**Dataset content:**
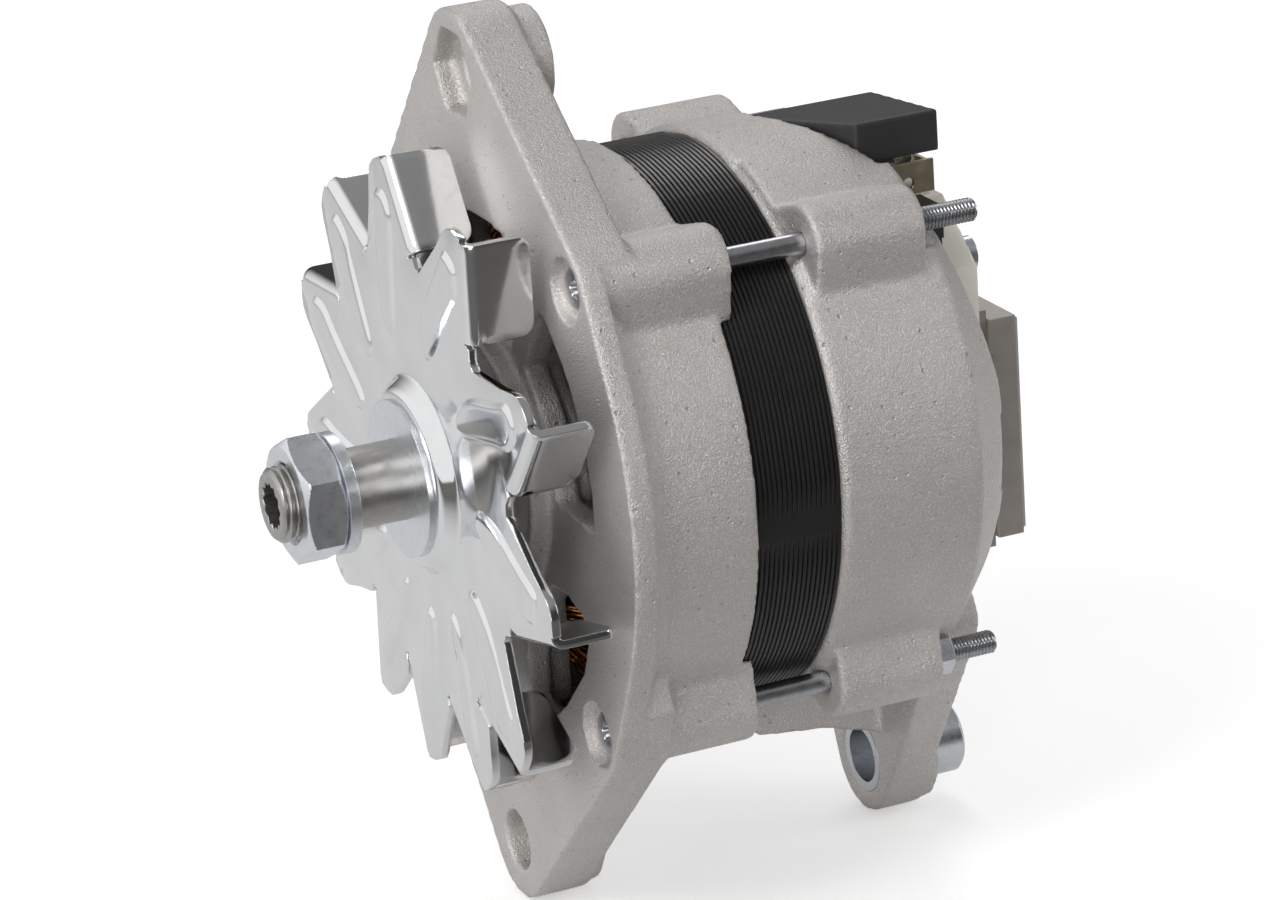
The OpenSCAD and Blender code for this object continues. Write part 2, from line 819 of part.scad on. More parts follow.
module regulator_screws() {
  for (p = plate_at) at(p) socket_screw(1.25, 2.4, y_plate - 4.6, y_plate + plate_t);
}

module brush(y) {
  color([0.25, 0.22, 0.21])
  difference() {
    block([-brush_x / 2, y - brush_w / 2, -brush_tip - brush_len],
      [brush_x / 2, y + brush_w / 2, -brush_tip * 0.94]);
    rod(brush_tip, y - 5, y + 5);
  }
}

module brush_a() {
  brush(y_ring[0]);
}

module brush_b() {
  brush(y_ring[1]);
}

// a spring drawn as coils that lean both ways and touch
module brush_spring(y) {
  wire = 0.3;
  coil_r = 1.5;
  coils = 6;
  rise = (spring_len - 2 * wire) / (2 * coils);
  lean = asin(rise / (2 * coil_r) * 0.92);
  color(c_zinc) translate([0, y, -tower_end + wire]) {
    for (i = [0 : 2 * coils - 1]) translate([0, 0, (i + 0.5) * rise])
      rotate([0, i % 2 == 0 ? lean : -lean, 0]) coil_turn(coil_r, wire);
    coil_turn(coil_r, wire);
    translate([0, 0, spring_len - 2 * wire]) coil_turn(coil_r, wire);
  }
}

module coil_turn(r, wire) {
  rotate_extrude() translate([r, 0]) circle(r = wire, $fn = 24);
}

module brush_spring_a() {
  brush_spring(y_ring[0]);
}

module brush_spring_b() {
  brush_spring(y_ring[1]);
}

// rotor

module rotor_shaft() {
  y0 = -shaft_front;
  y_claw_end = rear_brg_y;
  color(c_steel)
  difference() {
    turned([[0, y0], [thread_r - 1.2, y0], [thread_r, y0 + 1.2], [thread_r, y_lock],
      [journal_r - 0.3, y_lock], [journal_r, y_lock + 0.3],
      [journal_r, front_brg_y + front_brg_w], [shaft_r, front_brg_y + front_brg_w],
      [shaft_r, y_claw_end], [rear_bore_r, y_claw_end],
      [rear_bore_r, rear_brg_y + rear_brg_w + 1], [5, rear_brg_y + rear_brg_w + 1],
      [5, y_tail + 5.3], [0, y_tail + 5.3]]);
    slab(y0 - 1, y0 + 12) polygon(star(12, 4.3, 5.2));
  }
}

module claw_pole() {
  y0 = y_mid - claw_half;
  y1 = y0 + claw_disc;
  y2 = y_mid + claw_half - 3.5;
  difference() {
    intersection() {
      turned([[0, y0], [rotor_r - 4, y0], [rotor_r, y0 + 4], [rotor_r, y2], [rotor_r - 4, y2],
        [bobbin_r + 1, y1], [0, y1]]);
      union() {
        rod(30, y0, y1);
        for (i = [0 : claw_n - 1]) spin(i * 360 / claw_n) side(20, rotor_r + 2)
          polygon([[y0, -12], [y0 + 9, -12], [y2, -5], [y2, 5], [y0 + 9, 12], [y0, 12]]);
      }
    }
    rod(shaft_r, y0 - 1, y1 + 1);
  }
}

module front_claw_pole() {
  color(c_iron) claw_pole();
}

module rear_claw_pole() {
  color(c_iron) translate([0, 2 * y_mid, 0]) mirror([0, 1, 0]) spin(30) claw_pole();
}

y_core0 = y_mid - claw_half + claw_disc;
y_core1 = y_mid + claw_half - claw_disc;

module rotor_core() {
  color(c_iron) tube(shaft_r, core_r, y_core0, y_core1);
}

module coil_bobbin() {
  color(c_white)
  turned([[core_r, y_core0], [bobbin_r, y_core0], [bobbin_r, y_core0 + 1.2],
    [core_r + 1.2, y_core0 + 1.2], [core_r + 1.2, y_core1 - 1.2], [bobbin_r, y_core1 - 1.2],
    [bobbin_r, y_core1], [core_r, y_core1]]);
}

module field_coil() {
  color(c_copper) tube(core_r + 1.2, bobbin_r - 0.8, y_core0 + 1.2, y_core1 - 1.2);
}

module slip_ring_sleeve() {
  color(c_black) tube(5, sleeve_r, rear_brg_y + rear_brg_w + 1, y_tail + 5);
}

module slip_rings() {
  color(c_copper)
  for (y = y_ring) tube(sleeve_r, ring_r, y - ring_w / 2, y + ring_w / 2);
}

module fan_spacer() {
  color(c_zinc) tube(journal_r, 11.4, y_hub + fan_sheet, front_brg_y);
}

// direction of the bend line of a tab, seen from the tip of its finger
function bend_angle(r) =
  let(d = pol(50.3, -11) - pol(r, 0)) atan2(d[1], d[0]);

// crossing of the lines through p and q that run at the angles a and b
function meet(p, a, q, b) =
  let(d = q - p, k = (d[0] * sin(b) - d[1] * cos(b)) / sin(b - a)) p + pol(k, a);

// outline of the flat sheet: for each finger its tip, its far edge and the valley behind it
function fan_outline(r, tips) = [for (i = [0 : len(tips) - 1])
  let(a = tips[i],
      next = tips[(i + 1) % len(tips)],
      flank = pol(r - 10, a + 11.5),
      slope = pol(46, a + 21) - flank,
      valley = meet(flank, atan2(slope[1], slope[0]), pol(r, next), next + bend_angle(r)))
  each [pol(r, a), pol(r - 1.2, a + 5.5), pol(r - 2.2, a + 7.4), flank, valley]];

// the blade that is bent back from the finger
module fan_tab(r) {
  t = fan_sheet;
  at(pol(r, 0)) spin(bend_angle(r)) translate([run_gap, 0, -t - run_gap]) {
    slab(y_fan + t / 2, y_fan + fan_depth - tab_round) square([tab_len, t]);
    slab(y_fan + t, y_fan + fan_depth) translate([tab_round, 0])
      square([tab_len - 2 * tab_round, t]);
    for (x = [tab_round, tab_len - tab_round])
      translate([x, y_fan + fan_depth - tab_round, 0]) cylinder(r = tab_round, h = t);
  }
}

module fan_rib(r, d, y0, y1) {
  slab(y0, y1) polygon([pol(r - 7 - d, 1), pol(r - 7 - d, 8), pol(53 - d, 10),
    pol(41 - d, 17 - d), pol(31, 21 - d), pol(28 + d, 8), pol(47, 1 + d), pol(54, -2 + d)]);
}

module cooling_fan() {
  r = fan_d / 2;
  t = fan_sheet;
  color(c_fan)
  difference() {
    union() {
      slab(y_fan, y_fan + t) polygon(fan_outline(r, fan_tips));
      taper(hub_r, hub_r + 3, y_hub, y_fan + 0.6);
      for (a = fan_tips) spin(a) {
        fan_tab(r);
        fan_rib(r, 0, y_fan - 0.9, y_fan + 0.5);
      }
    }
    taper(hub_r - t, hub_r + 3 - t, y_hub + t, y_fan + 0.6 + t);
    for (a = fan_tips) spin(a) fan_rib(r, 1.2, y_fan + t - 0.9, y_fan + t + 1);
    rod(journal_r, y_hub - 1, y_fan + 4);
  }
}

module fan_washer() {
  color(c_zinc) tube(journal_r, washer_r, y_hub - washer_t, y_hub);
}

module lock_washer() {
  color(c_zinc)
  difference() {
    tube(thread_r, lock_r, y_lock - lock_t, y_lock);
    spin(115) side(5, 15) polygon([[y_lock - lock_t - 1, -1.6], [y_lock - lock_t - 1, -0.4],
      [y_lock + 1, 1.6], [y_lock + 1, 0.4]]);
  }
}

module pulley_nut() {
  y1 = y_lock - lock_t;
  color(c_zinc)
  difference() {
    spin(30) hex_bar(nut_af, y1 - nut_t, y1);
    rod(thread_r, y1 - nut_t - 1, y1 + 1);
  }
}

// which node is drawn
drive_end_bracket();
slip_ring_end_bracket();
stator_core();
stator_winding();
phase_leads();
front_bearing_outer();
front_bearing_seals();
bearing_retainer();
retainer_screws();
rear_bearing_outer();
rear_bearing_seals();
through_bolts();
stud_nut();
rear_mount_bush();
heat_sink_plus();
heat_sink_minus();
diodes_plus();
diodes_minus();
sink_insulators();
terminal_stud();
terminal_washer();
toothed_washer();
terminal_nut();
terminal_tab();
sense_tab();
terminal_insulator();
terminal_cover();
connector_block();
brush_holder();
regulator_plate();
regulator_body();
regulator_screws();
holder_screws();
brush_spring_a();
brush_spring_b();
brush_a();
brush_b();
rotor_shaft();
front_claw_pole();
rear_claw_pole();
rotor_core();
coil_bobbin();
field_coil();
slip_ring_sleeve();
slip_rings();
front_bearing_inner();
rear_bearing_inner();
fan_spacer();
cooling_fan();
fan_washer();
lock_washer();
pulley_nut();
front_bearing_cage();
front_bearing_balls();
rear_bearing_cage();
rear_bearing_balls();
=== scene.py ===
# %% [markdown]
# # A vehicle alternator, dressed for its portrait
# The solids of the alternator come in as a fixed frame, and nothing here moves or resizes
# them. The cells below put a camera and soft light round it, mix one finish for each metal and
# plastic, and then rebuild in mesh code the pieces whose charm lies in small forms: the
# stamped fan, the rough castings, the nut, the threads, the laminations and the copper.

# %% Load the frame
import bpy, bmesh, json, math
import numpy as np
from mathutils import Matrix, Vector, noise
from mathutils.geometry import delaunay_2d_cdt


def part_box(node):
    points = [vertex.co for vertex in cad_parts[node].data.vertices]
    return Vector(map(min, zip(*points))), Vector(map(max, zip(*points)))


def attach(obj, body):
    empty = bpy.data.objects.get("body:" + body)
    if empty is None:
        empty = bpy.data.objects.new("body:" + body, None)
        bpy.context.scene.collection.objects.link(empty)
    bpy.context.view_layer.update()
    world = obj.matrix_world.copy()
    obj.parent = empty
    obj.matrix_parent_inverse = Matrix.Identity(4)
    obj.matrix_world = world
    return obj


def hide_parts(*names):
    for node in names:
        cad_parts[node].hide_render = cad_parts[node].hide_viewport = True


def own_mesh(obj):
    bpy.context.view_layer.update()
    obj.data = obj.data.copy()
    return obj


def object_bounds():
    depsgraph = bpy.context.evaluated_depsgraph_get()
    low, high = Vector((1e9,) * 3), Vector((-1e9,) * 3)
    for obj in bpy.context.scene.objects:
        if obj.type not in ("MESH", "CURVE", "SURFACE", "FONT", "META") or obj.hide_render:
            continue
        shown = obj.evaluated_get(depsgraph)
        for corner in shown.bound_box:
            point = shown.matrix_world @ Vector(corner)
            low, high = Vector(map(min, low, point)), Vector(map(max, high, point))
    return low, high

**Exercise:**
Whenever "copy" turns up in a line, pick that line out.

**Answer for this exercise:**
    world = obj.matrix_world.copy()
    obj.data = obj.data.copy()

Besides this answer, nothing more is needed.